The Environmental Protection Agency’s radical environmental agenda is ironically pushing into to a position that is both contrary to science and to the animal welfare position.
The animal welfare positions holds that while animal experiments have played a crucial role in our increasing medical knowledge, wherever possible researchers should reduce the number of animals they use or replace them altogether with alternatives, provided reducing or replacing animals provides data as robust and accurate as traditional methods.
In a bizarre twist, the EPA is currently arguing, however, that safety data produced from human clinical trials should be reject in favor of safety data derived from animals. Why? Because the human safety data doesn’t appear to give EPA the environmentally correct answers it wants.
The first volley in this fight is the insecticide chlorpyrifos, sold over the counter as Dursban. Dursban is a highly effective insecticide that appears to be very safe. Dursban’s manufacturer conducted safety trials of the insecticide where human volunteers were paid to ingest the chemical and then from that data a safe threshold was set.
As Steve Milloy writes in an article on the controversy,
There is much less uncertainty if human testing is involved,so acceptable exposure levels are usually set 19 times lower than the “no effect” dose. Because human testing involves a lower safety factor, it often leads to a higher permitted exposure levels. But pesticide opponents want lower permitted exposure levels — preferably so low that pesticide use is not practical.
In other words, when manufacturers test a chemical in human beings, it often turns out to be safer than animal data would otherwise suggest. But the EPA gets funding and publicity for banning unsafe compounds, and so it has taken the only recourse left to it — attacking human testing.
Essentially the EPA claims it is unethical to use even consenting human subjects to test the safety of an insecticide and in Dursban’s case says that none of the human testing data can be used to measure it safety. So what’s left? A study of pregnant rats who were fed large doses of Dursban, resulting in maternal sickness which in turn led to damage of the fetuses.
So even though the human safety data indicates Dursban is perfectly safe at concentrations it is sold in, the EPA recently banned the insecticide except when used at a level 1,000 times lower than the human safety data indicate is necessary — effectively making it impossible to use for controlling insects in the home.
This is a ridiculous position that undermines the elementary principles of medical research — extensive animal testing followed by clinical trials in human beings.

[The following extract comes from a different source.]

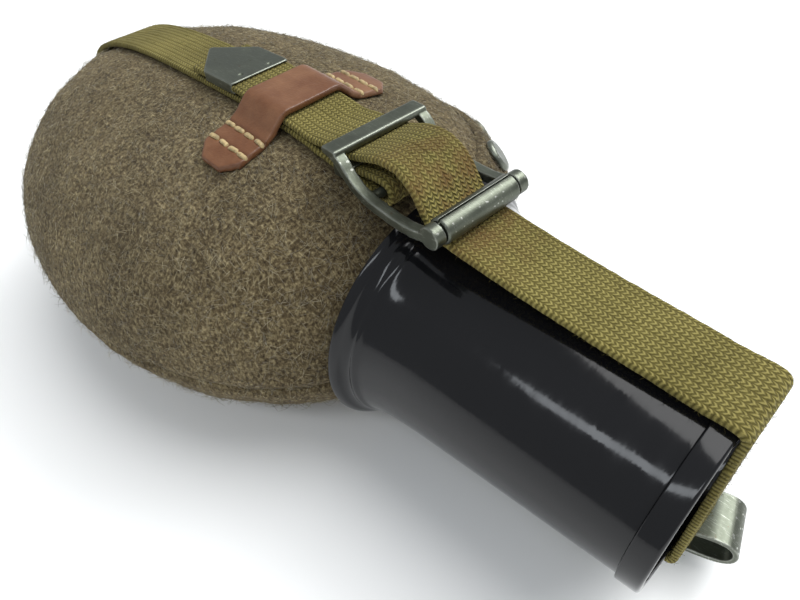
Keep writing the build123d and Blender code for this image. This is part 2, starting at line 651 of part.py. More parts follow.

As Jay Goodman, a professor of pharmacology and toxicology at Michigan State University wrote to the EPA:
I view the testing in question as being similar to the clinical trials of potential new drugs and I do not see that it presents an ethical problem. A very large body of animal data provides a strong base to embark on human testing.
The EPA claim that testing compounds on human beings is unethical even after extensive safety testing in nonhuman animals has been done is as wrongheaded as the animal rights view that testing should be done only in human beings. Animal and human tests each form part of the puzzle, and neither can completely replace the other.